Como un verso clarísimo, decir la sombra
Rocío Cerón
tanto de la belleza como del terror,
ambas cosas en claroscuro
Pura López Colomé
Colocarse en el espacio para encontrar una manera de yacer en el mundo, cuestionar los ángulos, restituirse algo de lo que late en lo incierto. Si la poesía respira, si la poesía es ritmo, quien escribe entonces configura un pulso estético, una forma donde la sangre, la pleura pulmonar, el dolor fulminante y el miedo se traducen en verso: «Sólo imaginando Ondinas / el dolor se transforma en poesía», canta Melisa Arzate Amaro en Titila sangre. Porque todo poema va configurándose para calar (abrir la herida hasta lo más profundo de la herida, hasta encontrarse con la luz, la verdadera luz de la escisión del lenguaje), para que «el alma del oyente quede temblando», como diría Vicente Huidobro. En este volumen signa un corte profundo a la escritura; el caudal anuncia, entre flores, anatomías y frutos —agua que corre entreverada por/entre el lenguaje—, algo que sangra, algo que sólo resuelve la enunciación poética y la vida que nombra.
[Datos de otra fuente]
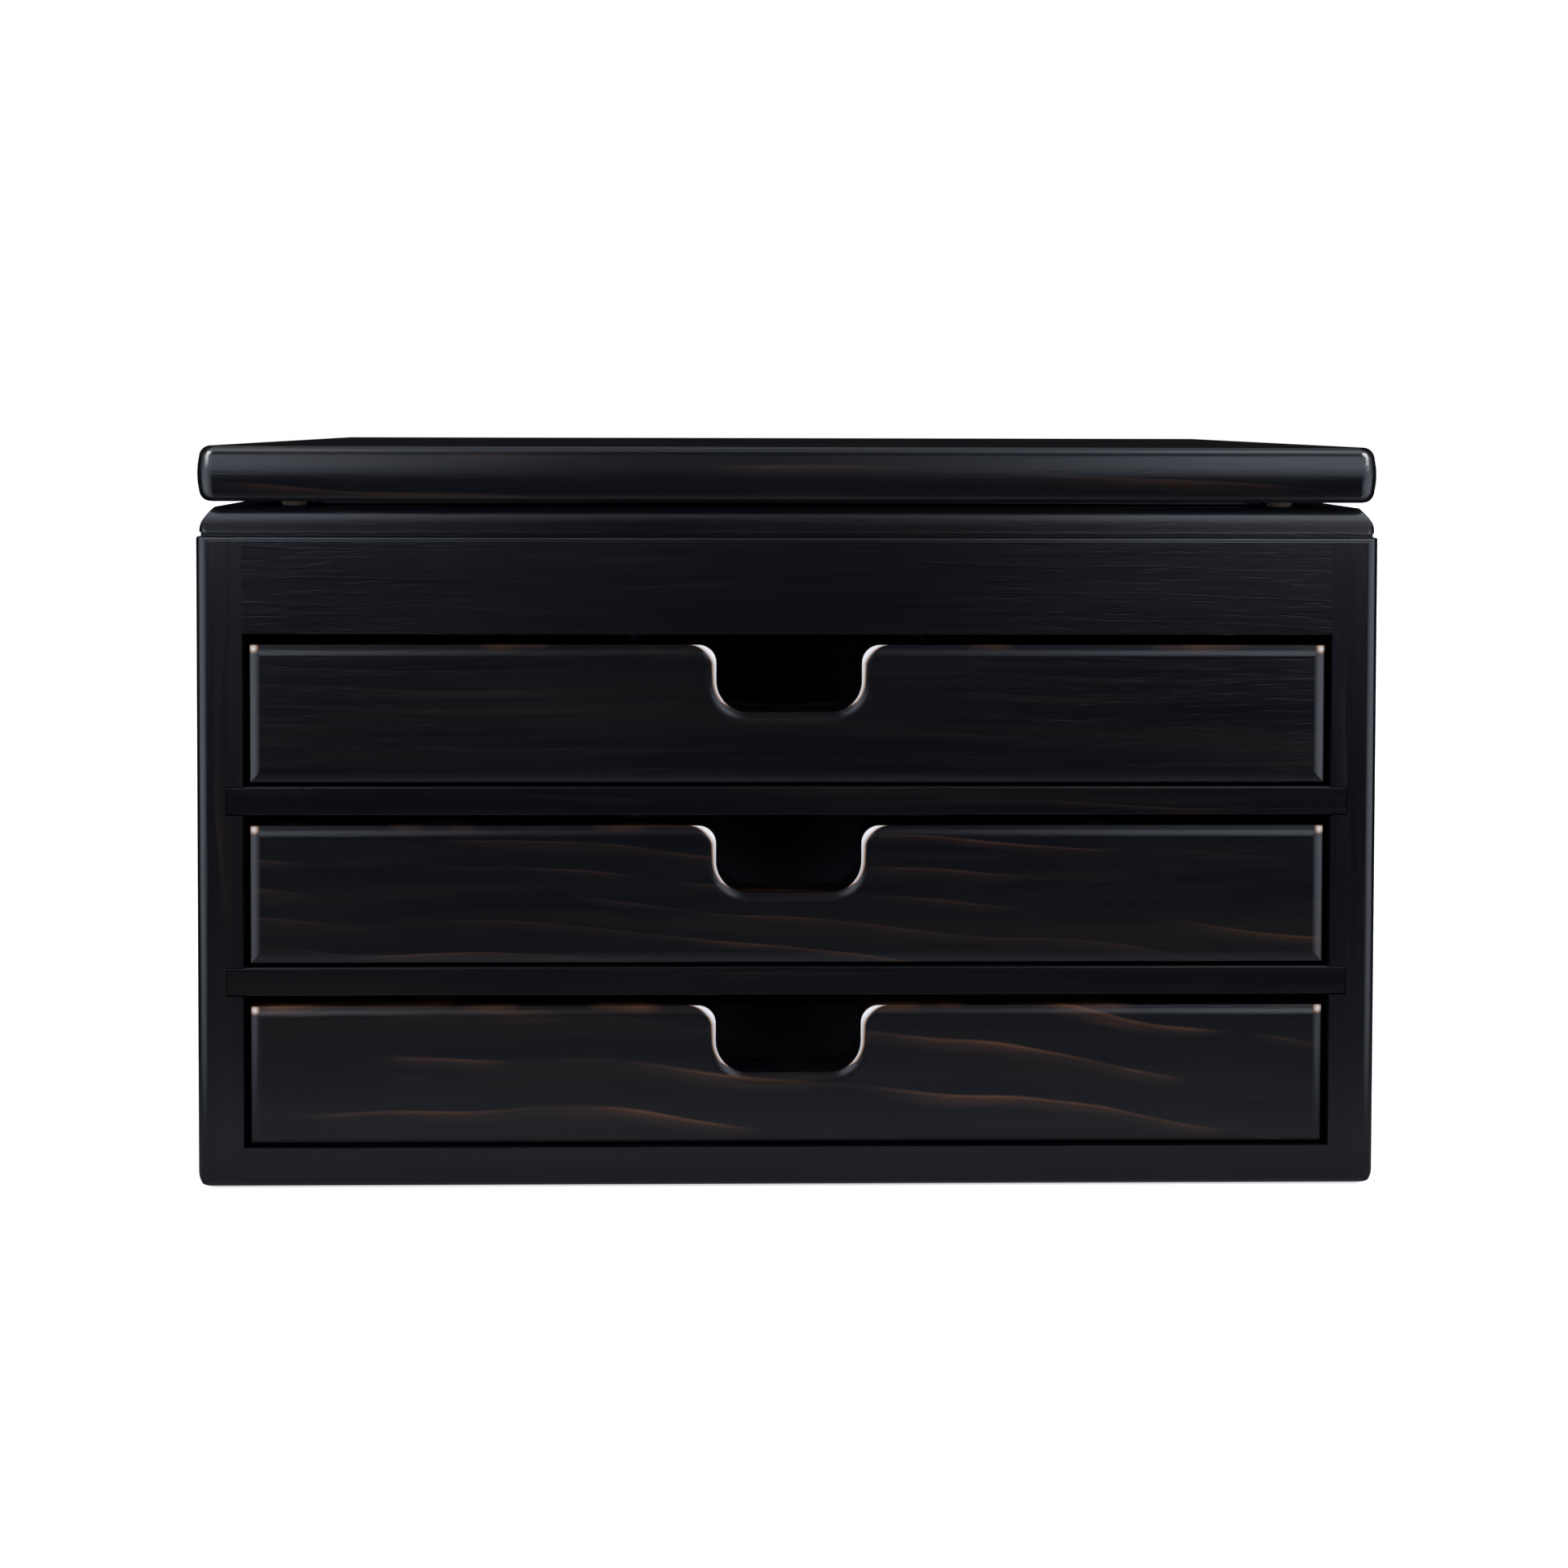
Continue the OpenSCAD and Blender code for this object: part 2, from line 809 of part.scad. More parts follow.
module drawer_side(side) {
    inner = side * drawer_inner_half_w;
    outer = side * drawer_half_w;
    groove = side * (drawer_inner_half_w + drawer_groove);
    color(dark_brown)
        difference() {
            block([min(inner, outer), drawer_box_y, drawer_run_gap],
                  [max(inner, outer), drawer_end_y, drawer_side_h]);
            block([min(inner, groove) - eps, drawer_box_y - 1, drawer_floor_z - groove_gap / 2],
                  [max(inner, groove) + eps, drawer_end_y + 1, drawer_floor_z + drawer_floor_t + groove_gap / 2]);
        }
}

// The drawer back stands on the floor, between the sides
module drawer_back() {
    color(dark_brown)
        block([-drawer_inner_half_w, drawer_inner_back_y, drawer_floor_z + drawer_floor_t],
              [drawer_inner_half_w, drawer_end_y, drawer_side_h]);
}

module drawer_floor() {
    half_l = drawer_inner_half_w + drawer_groove - groove_gap;
    color(dark_brown)
        block([-half_l, drawer_box_y - drawer_groove + groove_gap, drawer_floor_z],
              [half_l, drawer_end_y, drawer_floor_z + drawer_floor_t]);
}

module drawer_lining() {
    color(charcoal)
        block([-drawer_inner_half_w + divider_gap, drawer_box_y + divider_gap, drawer_floor_z + drawer_floor_t],
              [drawer_inner_half_w - divider_gap, drawer_inner_back_y - divider_gap, drawer_lined_z]);
}

// A divider from side to side, slotted from above where cross dividers meet it
module long_divider(slot_xs) {
    slot = drawer_divider_t / 2 + lap_gap;
    y = drawer_mid_y;
    color(charcoal)
        difference() {
            block([-drawer_inner_half_w + divider_gap, y - drawer_divider_t / 2, drawer_lined_z],
                  [drawer_inner_half_w - divider_gap, y + drawer_divider_t / 2, drawer_lined_z + drawer_divider_h]);
            for (x = slot_xs)
                block([x - slot, y - drawer_divider_t, drawer_lined_z + drawer_divider_h / 2],
                      [x + slot, y + drawer_divider_t, drawer_lined_z + drawer_divider_h + 1]);
        }
}

// Dividers from front to back, slotted from below where they cross a long one
module cross_dividers(xs, crosses_long) {
    slot = drawer_divider_t / 2 + lap_gap;
    color(charcoal)
        for (x = xs)
            difference() {
                block([x - drawer_divider_t / 2, drawer_box_y + divider_gap, drawer_lined_z],
                      [x + drawer_divider_t / 2, drawer_inner_back_y - divider_gap, drawer_lined_z + drawer_divider_h]);
                if (crosses_long)
                    block([x - drawer_divider_t, drawer_mid_y - slot, drawer_lined_z - 1],
                          [x + drawer_divider_t, drawer_mid_y + slot, drawer_lined_z + drawer_divider_h / 2 + lap_gap]);
            }
}

module drawer_bottom_long_divider() {
    in_bay(0)
        long_divider([]);
}

module drawer_middle_cross_dividers() {
    in_bay(1)
        cross_dividers([-drawer_cross_x, drawer_cross_x], false);
}

module drawer_top_long_divider() {
    in_bay(2)
        long_divider([-drawer_cross_x, drawer_cross_x]);
}

module drawer_top_cross_dividers() {
    in_bay(2)
        cross_dividers([-drawer_cross_x, drawer_cross_x], true);
}

// ---------- what is drawn ----------

left_side_panel();
right_side_panel();
bottom_board();
lower_shelf();
upper_shelf();
front_fascia();
back_top_rail();
back_panel();
tray_floor();
base_felt();
rim_front();
rim_back();
rim_left();
rim_right();
tray_floor_lining();
tray_wall_lining();
ring_divider();
tray_long_divider();
tray_cross_divider();
for (i = ROLLS)
    ring_roll(i);
hinge_leaf_cabinet_left();
hinge_leaf_cabinet_right();
hinge_pin_left();
hinge_pin_right();
hinge_screws_cabinet();
lid_board();
lid_mirror();
mirror_frame();
lid_bumpers();
hinge_leaf_lid_left();
hinge_leaf_lid_right();
hinge_screws_lid();
for (i = [0 : len(DRAWERS) - 1]) {
    name = str("drawer_", DRAWERS[i], "_");
    in_bay(i) drawer_front();
    in_bay(i) drawer_side(-1);
    in_bay(i) drawer_side(1);
    in_bay(i) drawer_back();
    in_bay(i) drawer_floor();
    in_bay(i) drawer_lining();
}
drawer_bottom_long_divider();
drawer_middle_cross_dividers();
drawer_top_long_divider();
drawer_top_cross_dividers();
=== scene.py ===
"""Looks of a desktop jewelry chest: near-black wood, velvet linings, ring rolls, brass hinges, mirror.

Metres, in the frame of the CAD model: X along the width, -Y the front, +Z up.
"""

import math

import bmesh
import bpy
from mathutils import Matrix, Vector, noise


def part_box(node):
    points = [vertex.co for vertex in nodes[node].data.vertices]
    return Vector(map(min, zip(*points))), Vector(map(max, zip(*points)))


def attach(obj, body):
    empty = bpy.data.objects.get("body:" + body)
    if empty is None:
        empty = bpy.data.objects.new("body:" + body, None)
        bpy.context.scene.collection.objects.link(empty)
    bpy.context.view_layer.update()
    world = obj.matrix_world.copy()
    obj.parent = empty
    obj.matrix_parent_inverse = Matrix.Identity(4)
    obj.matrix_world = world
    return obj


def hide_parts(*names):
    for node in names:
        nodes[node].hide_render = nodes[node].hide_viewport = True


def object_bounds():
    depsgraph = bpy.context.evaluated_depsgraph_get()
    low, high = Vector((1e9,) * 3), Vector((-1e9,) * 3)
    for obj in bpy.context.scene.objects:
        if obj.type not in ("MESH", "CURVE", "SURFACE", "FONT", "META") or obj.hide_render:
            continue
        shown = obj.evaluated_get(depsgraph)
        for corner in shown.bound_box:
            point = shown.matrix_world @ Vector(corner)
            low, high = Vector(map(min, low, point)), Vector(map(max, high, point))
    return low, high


MM = 0.001
TINY = 1e-6  # a length that counts as none
DRAWERS = ("bottom", "middle", "top")

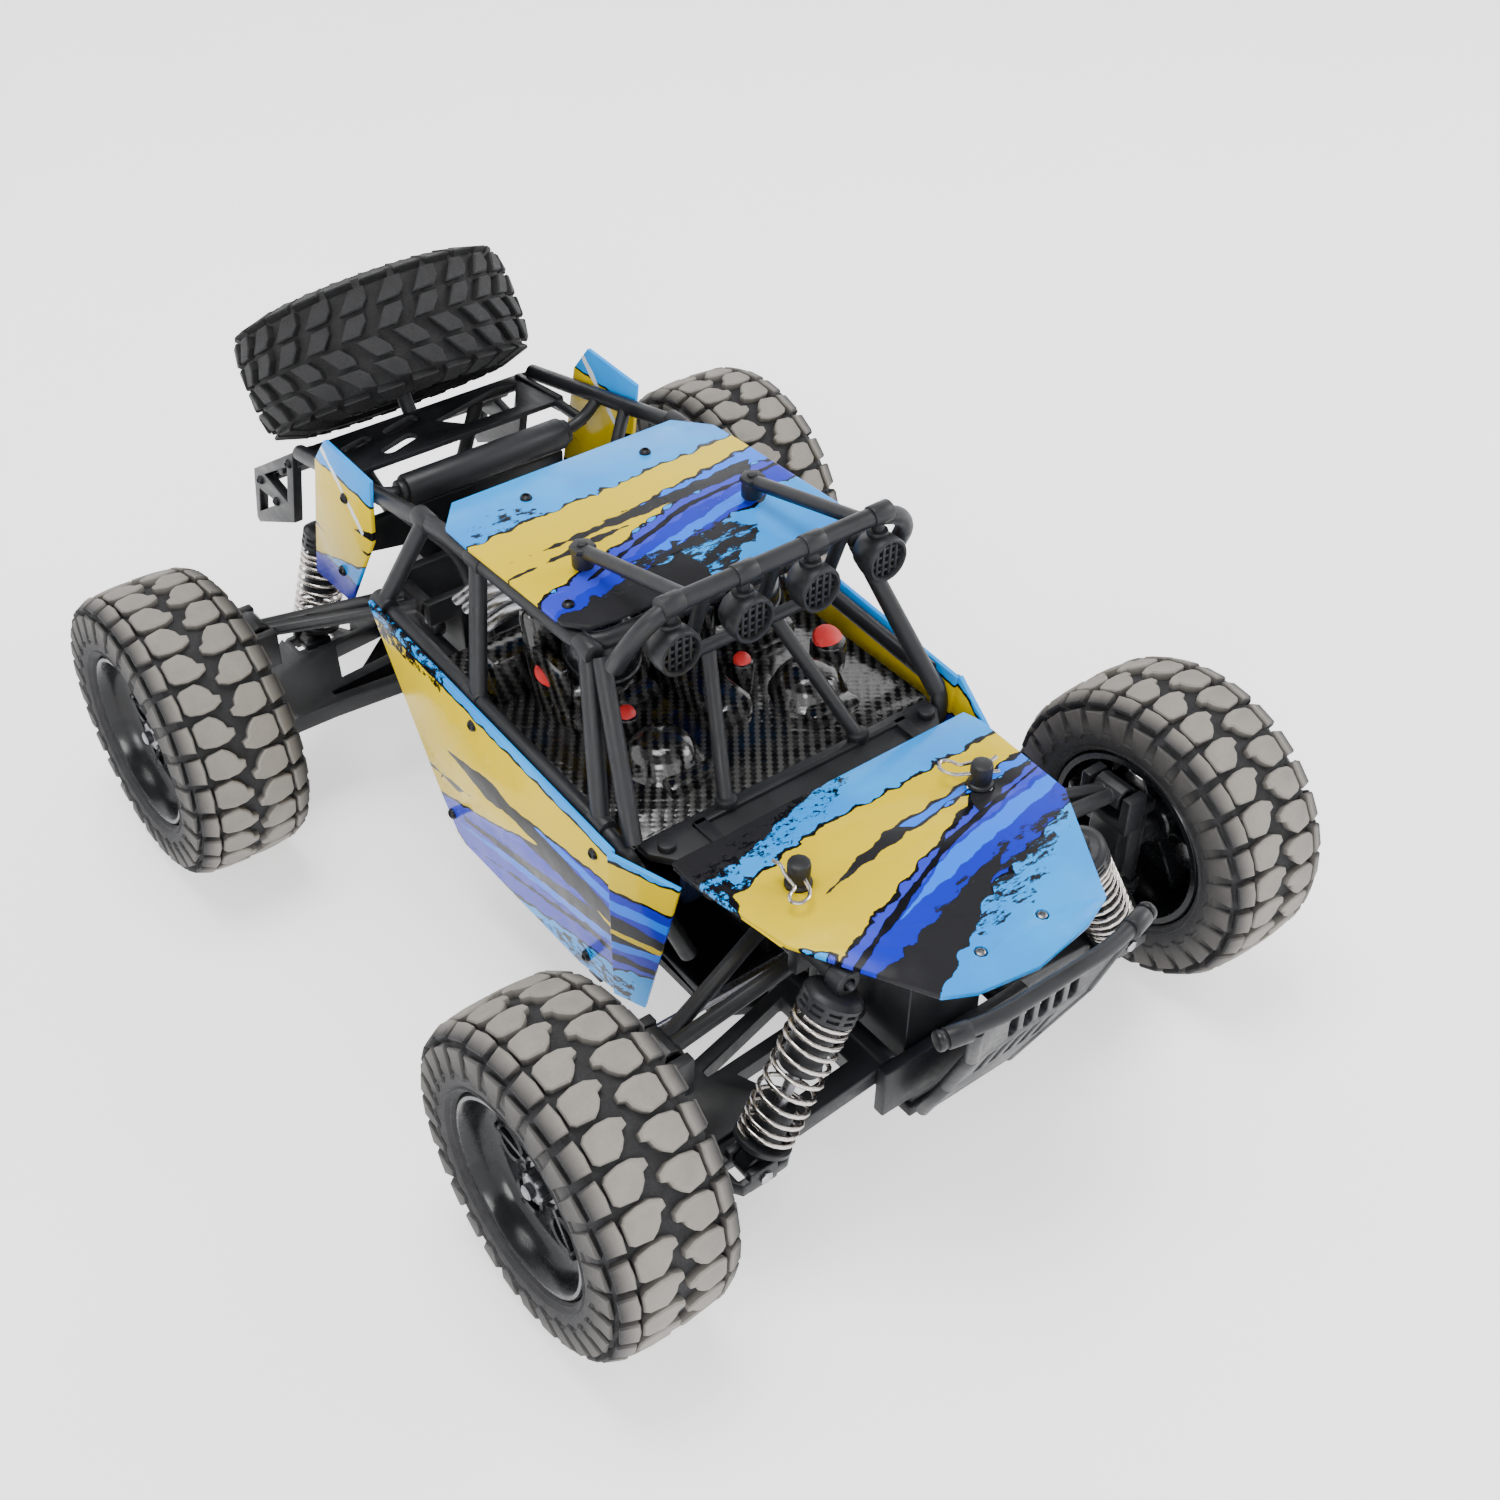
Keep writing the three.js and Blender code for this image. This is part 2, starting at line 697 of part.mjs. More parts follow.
function frontBumper() {
  const bar = run([[-33.5, -151.4, 86], [-18, -154.4, 86], [18, -154.4, 86], [33.5, -151.4, 86]], 2.8);
  const inner = [[-128.6, 27], [-128.6, 33], [-137.6, 47], [-147, 68], [-151.6, 85]];
  const outer = [[-155.4, 85], [-150.6, 67], [-141, 45], [-134, 29]];
  const skid = prism([...inner, ...outer], "x", -15.6, 15.6);
  const slots = [-8, 0, 8].map((x) => block([x - 2, -160, 52], [x + 2, -130, 66]));
  const struts = bothSides(run([[31, -152, 86], [14.6, -139.4, 49]], 2.2));
  return join(cut(skid, ...slots), bar, ...struts);
}

// ---- Printed panels.

function roofPanel() {
  const outline = [
    [-37, 47], [-45, 37], [-45.5, 26], [-45.5, -19], [-41, -25], [-33, -26],
    [33, -26], [41, -25], [45.5, -19], [45.5, 26], [45, 37], [37, 47],
  ];
  const plate = prism(outline, "z", -PANEL, 0);
  plate.translate(0, 19, 0);
  plate.rotateX(-Math.atan(ROOF_FALL));
  plate.translate(0, -19, ROOF_FRONT);
  return plate;
}

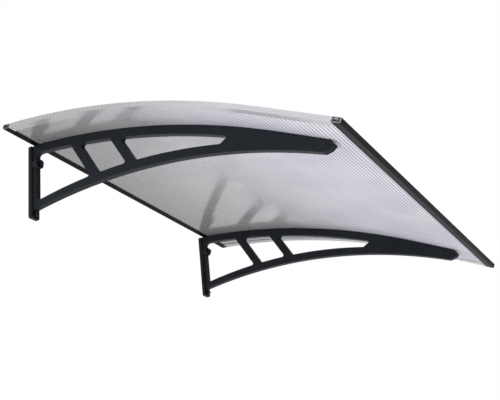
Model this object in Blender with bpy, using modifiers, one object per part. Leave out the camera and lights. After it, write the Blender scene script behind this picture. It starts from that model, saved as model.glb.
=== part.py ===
"""Polycarbonate door canopy: two moulded brackets, a bent twin-wall sheet and its profiles.

The wall is the plane Y = 0 and the canopy reaches out to -Y. Z is up, X runs along the wall.
The origin is on the wall, midway between the brackets, level with the middle of the sheet.
Shapes are drawn as sections in (reach, height): reach is the distance out from the wall.
"""

import math

import bmesh
import bpy
from mathutils import Matrix

GAP = 0.0003

# Roof line: the middle of the sheet, an arc from the wall and then straight to the front
ROOF_RADIUS = 2.024
WALL_PITCH = math.radians(7.0)
ARC_LENGTH = 0.760
BAND_STEP = 0.030

# Sheet
SHEET_WIDTH = 1.012
SHEET_THICKNESS = 0.008
SHEET_SKIN = 0.0008
RIB_THICKNESS = 0.0006
CELL_PITCH = 0.0115

# Profiles that hold the sheet's rear and front ends
PROFILE_WALL = 0.0018
REAR_START = 0.0115
REAR_DEPTH = 0.021
REAR_CORNER = 0.0045
FRONT_START = 0.9415
FRONT_DEPTH = 0.0215
FRONT_CORNER = 0.0012
SCREW_PORT_OUTER = 0.0031
SCREW_PORT_INNER = 0.0018
SCREW_PORT_BITE = 0.0008
SCREW_PORT_MOUTH = math.radians(48)
SHEET_END_CLEARANCE = 0.0010

# Clear edge trims
TRIM_WALL = 0.0015
TRIM_LIP = 0.020

# Brackets
BRACKET_SPACING = 0.785
BRACKET_WIDTH = 0.0165
BRACKET_EDGE = 0.0011
BRACKET_LENGTH = 0.8830
POST_DEPTH = 0.0206
TOP_CHORD = 0.023
FLANGE_WIDTH = 0.030
FLANGE_THICKNESS = 0.0105
FLANGE_TOP = -0.0095
FLANGE_BOTTOM = -0.2118
FLANGE_CORNER = 0.005
LOWER_OUTER_RADIUS = 1.476
LOWER_OUTER_CROWN = (0.184, -0.1791)
LOWER_INNER_RADIUS = 1.356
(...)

Arzate Amaro estalla solarmente el verso entre violencia y rabia creando imágenes que van de lo mítico, con una Astarté divina (receptora de múltiples emblemas de poder y sabiduría), hasta un paisaje cotidiano de una cierta mesa puesta (para desentrañar sus viandas), donde todo está dado para un banquete sublime y donde todo, al mismo tiempo, es cuestionado y desobedecido. ¿Qué se desobedece ante lo aparentemente vasto? Todo. Abundancia y aquietamiento. Voz que busca el universo. Madre que canta a su hijo nación. Fuego que lo arrasa todo y es lluvia verbal para otorgar voz a las ausentes, a las interlocutoras pasadas, presentes y por venir. Una rítmica de apertura y cierre donde los alveolos acompasan la poesía de la autora como quien respira entre llagas y victorias. Música de tabaco humeante y «nucas erizadas».
¿Qué apuesta un libro como Titila sangre? Me atrevería a decir que una poesía como una faena de anunciación humanística donde la «sangre emana ardiente de mano y vientre / la vida / de azufre y polvo», como puntualiza Arzate Amaro. Una poesía de estados reales e imaginarios donde el cuerpo se repliega o expande entre purgatorios e infiernos pasando por la velocidad del vértigo del mundo. Espacios de pausa de la soledad y el tiempo acompasado de los amantes, sonido del mundo que arroja a sus sobrevivientes porque, cito a la poeta, «todos nosotros, gorriones de plomo batiendo las alas en tormenta volcánica, / hambre de nostalgia, dolor del tiempo, / peso del otro, patetismo propio y ajeno. / Todo de tan imperfecto, perfectamente nuestro». Un nuestro que es un suyo. Suyo hilado de reflejos, bordes y geografías de transiciones verbales donde la claridad de las palabras alumbra sombra, hace que nazca. Verso cuchillo, verso patíbulo, verso sala de parto, donde lino y pólvora hacen estallar los cimientos. Desde ahí seguir mirando, escuchando, poniendo el cuerpo para que no se escabullan los demonios y denunciar aquello mirado por ventanas: escenas de santones y embrujados, títeres de poesía vacua.
Titila sangre habla de lo que queda, de lo que no es oropel o sonido ambiental, sino sonido liminal de cuerpo, habitación y paisaje. Escritura desde los nervios, medular, hambrienta, amorosa. Cabalgante entre tiempos, cíclica y contemporánea, de claroscuros que son rasgados por una daga circunstancial. Filo de quien vacila porque vive, tiembla porque respira lo que hay en la poesía de desvelo y memoria, se arroja en pos de ella para adentrarse en la subsistencia misma del sentido primero del poema: restituir lo profundamente humano aunque se tenga que rascar la tierra hasta llegar a la ceniza más profunda, donde yace la dolorosa lengua del de Tracia.
Rocío Cerón (Ciudad de México, 1972). Es poeta. Su obra investiga las formas de construcción de la memoria, sus vacilaciones, la suspensión de sentidos (para crear otros sentidos) y el desplazamiento como territorios de choque para crear piezas transmediales.